Humans are increasingly going into habitats formerly confined to wildlife and in such interactions, the likelihood of feral and domesticated animals and wildlife grows.
In places where there are high number of free-ranging dogs — street dogs — the chances are high that hybridization occurs. In India, the first ever case of a wolf-dog hybrid has been confirmed with genetic testing.
Citizen scientists identified two phenotypically different- looking individuals and subsequently collected non- invasive samples that were used by geneticists to test wolf- dog hybridization. The results found the first evidence of a wolf-dog hybrid in India.
The research came about after a suspected wolf-dog hybrid animal with an unusually tawny coat was captured in a photograph by a group of nature lovers near Pune in Maharashtra.
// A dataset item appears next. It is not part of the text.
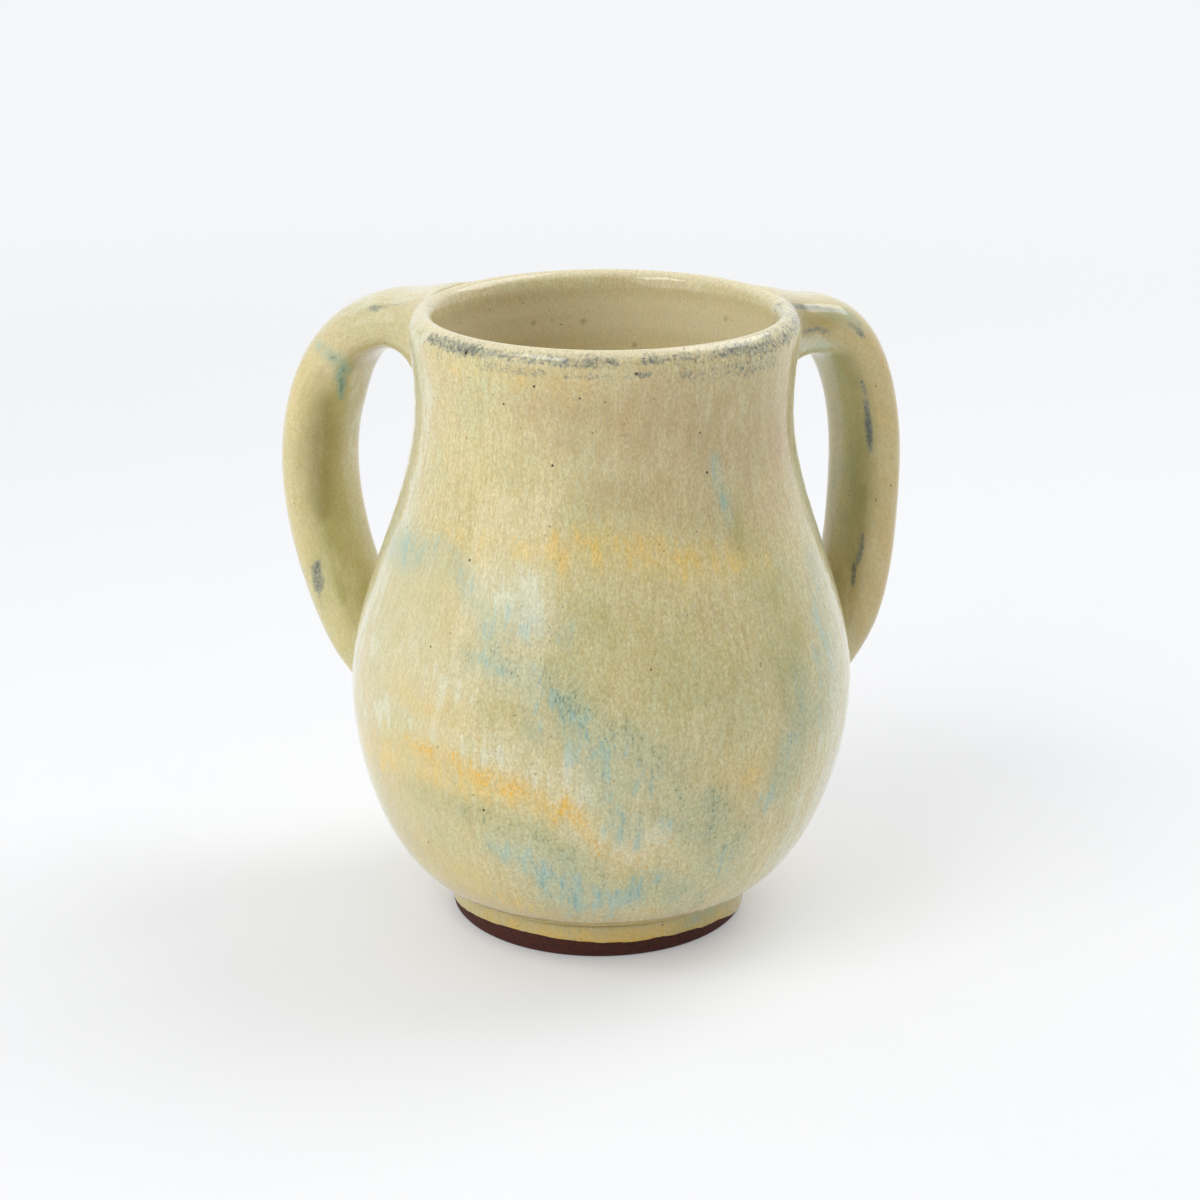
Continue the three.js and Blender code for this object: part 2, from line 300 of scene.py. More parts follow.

The citizen researchers observed that the individual looked different from others in the wolf pack. They followed the animal and collected the hair strands which were shed by it.
The samples were then used to extract DNA and processed for segregating, identifying, pressing and following other scientific protocols.
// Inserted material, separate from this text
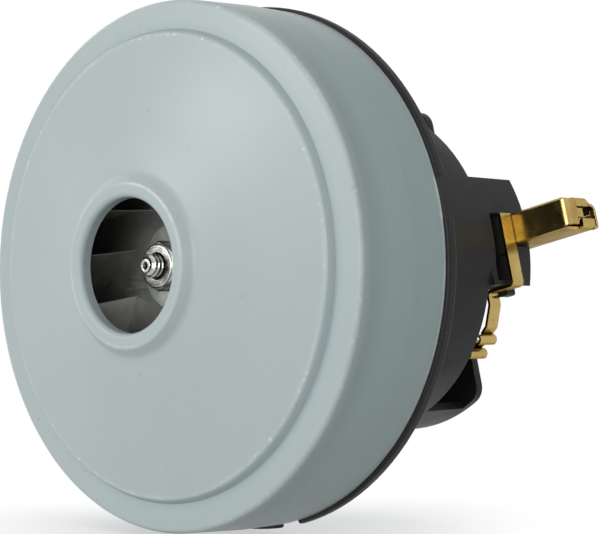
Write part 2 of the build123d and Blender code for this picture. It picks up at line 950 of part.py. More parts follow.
for number in range(blade_count):
    pieces[f"fan_blade_{number + 1:02d}"] = fan_blade(number, room)
for side, angle in (("a", 0), ("b", 180)):
    place = turn * Rot(0, angle, 0)
    pieces[f"brush_tube_{side}"] = place * brush_tube()
    pieces[f"carbon_brush_{side}"] = place * carbon_brush()
    pieces[f"brush_spring_{side}"] = place * brush_spring()
    pieces[f"terminal_strap_{side}"] = place * terminal_strap()
    pieces[f"field_coil_{side}"] = turn * field_coil(90 + angle)
    pieces[f"stator_screw_{side}"] = turn * stator_screw(45 + angle)

os.makedirs("parts", exist_ok=True)
for name, piece in pieces.items():
    export_step(piece, f"parts/{name}.step")
print("least gap between the spring's turns", round(spring_gap(), 2))
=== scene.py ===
import cmath
import math

import bmesh
import bpy
from mathutils import Matrix, Vector


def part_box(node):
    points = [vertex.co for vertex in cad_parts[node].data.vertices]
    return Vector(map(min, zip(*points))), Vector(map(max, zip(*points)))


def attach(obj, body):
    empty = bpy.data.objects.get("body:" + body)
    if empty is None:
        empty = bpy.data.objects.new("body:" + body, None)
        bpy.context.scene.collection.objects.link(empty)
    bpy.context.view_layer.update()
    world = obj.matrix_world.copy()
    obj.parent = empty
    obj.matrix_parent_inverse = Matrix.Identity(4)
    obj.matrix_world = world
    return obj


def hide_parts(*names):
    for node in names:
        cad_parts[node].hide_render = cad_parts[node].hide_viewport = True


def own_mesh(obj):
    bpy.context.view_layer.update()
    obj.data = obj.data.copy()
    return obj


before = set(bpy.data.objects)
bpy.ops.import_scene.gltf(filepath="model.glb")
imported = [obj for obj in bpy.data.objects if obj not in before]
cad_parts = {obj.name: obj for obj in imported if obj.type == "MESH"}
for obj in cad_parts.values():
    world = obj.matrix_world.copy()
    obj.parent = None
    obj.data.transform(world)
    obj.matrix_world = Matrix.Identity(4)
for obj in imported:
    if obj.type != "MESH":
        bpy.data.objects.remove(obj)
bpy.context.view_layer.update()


# Studio: a white floor under the unit's flange, a white backdrop, four soft lamps, and a camera
# in front of the air inlet and to its right, a little below the height of the shaft.

def aimed(thing, place, target):
    """Puts a camera or a lamp in its place, turned towards a target."""
    thing.location = place
    thing.rotation_euler = (Vector(target) - Vector(place)).to_track_quat("-Z", "Y").to_euler()
    bpy.context.scene.collection.objects.link(thing)


camera = bpy.data.objects.new("studio_camera", bpy.data.cameras.new("studio_camera"))
camera.data.sensor_width = 36.0
camera.data.lens = 104.4
camera.data.clip_start = 0.02
camera.data.clip_end = 60.0
camera_place = Vector((0.32992, -0.33142, -0.00839))
camera_view = Vector((-0.68201, 0.73111, 0.01832))
aimed(camera, camera_place, camera_place + camera_view)
bpy.context.scene.camera = camera
bpy.context.scene.view_settings.view_transform = "Standard"


def soft_lamp(name, place, size, watts, colour=(1.0, 1.0, 1.0)):
    """Round lamp turned towards the unit."""
    data = bpy.data.lights.new(name, "AREA")
    data.shape = "DISK"
    data.size = size
    data.energy = watts
    data.color = colour
    lamp = bpy.data.objects.new(name, data)
    aimed(lamp, place, (0.0, 0.0, 0.0))


soft_lamp("front_softbox", (-0.86, -1.25, 0.48), 0.36, 6.5, (1.0, 0.975, 0.93))
soft_lamp("front_panel", (0.58, -1.56, 0.05), 1.2, 23.5)
soft_lamp("right_softbox", (1.45, 0.10, 0.85), 0.7, 0.4, (0.95, 0.98, 1.0))
soft_lamp("left_softbox", (-1.50, 0.35, 0.55), 1.1, 3.2)


def seen_share(tree):
    """1 for what is seen directly, in a mirror or through glass, and 0 for light on the unit."""
    path = tree.nodes.new("ShaderNodeLightPath")
    share = path.outputs["Is Camera Ray"]
    for ray in ("Is Glossy Ray", "Is Transmission Ray"):
        larger = tree.nodes.new("ShaderNodeMath")
        larger.operation = "MAXIMUM"
        tree.links.new(share, larger.inputs[0])
        tree.links.new(path.outputs[ray], larger.inputs[1])
        share = larger.outputs[0]
    return share


def lit_and_seen(tree, lighting, seen, output):
    """Ends a tree with one shader that lights the unit and another that is seen."""
    blend = tree.nodes.new("ShaderNodeMixShader")
    tree.links.new(seen_share(tree), blend.inputs[0])
    tree.links.new(lighting.outputs[0], blend.inputs[1])
    tree.links.new(seen.outputs[0], blend.inputs[2])
    tree.links.new(blend.outputs[0], tree.nodes.new(output).inputs[0])


backdrop = bpy.data.worlds.new("white_backdrop")
bpy.context.scene.world = backdrop
backdrop.use_nodes = True
tree = backdrop.node_tree
tree.nodes.clear()
ambient = tree.nodes.new("ShaderNodeBackground")
ambient.inputs["Color"].default_value = (0.95, 0.98, 1.0, 1.0)
ambient.inputs["Strength"].default_value = 0.29
white = tree.nodes.new("ShaderNodeBackground")
white.inputs["Color"].default_value = (1.0, 1.0, 1.0, 1.0)
white.inputs["Strength"].default_value = 1.0
lit_and_seen(tree, ambient, white, "ShaderNodeOutputWorld")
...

The researchers then used 11 wolf whole genomes that consisted of three from North America and Europe. Another three were from west and central Asia and the remaining five were from Indian wolves.
They also used 16 dog genomes for anaylsing samples including dogs from Kenya, Nepal, India, China and east Asia. The scientists also investigated the species for admixture with golden jackals and dholes using three genomes.
The results, published earlier this month, revealed the occurrence of wolf-dog hybridisation in peninsular India with pictures showing evidence of dog genome introgression in the wolf population.
In India, prioritizing sites to investigate wolf– dog hybridization is difficult because of a multitude of reasons: the country is large and megadiverse, and the scale and breadth of the human–wildlife interface is substantive. In India, wolves mostly occupy savanna grassland and scrub habitats outside designated protected areas, beyond the jurisdiction of the state forest departments.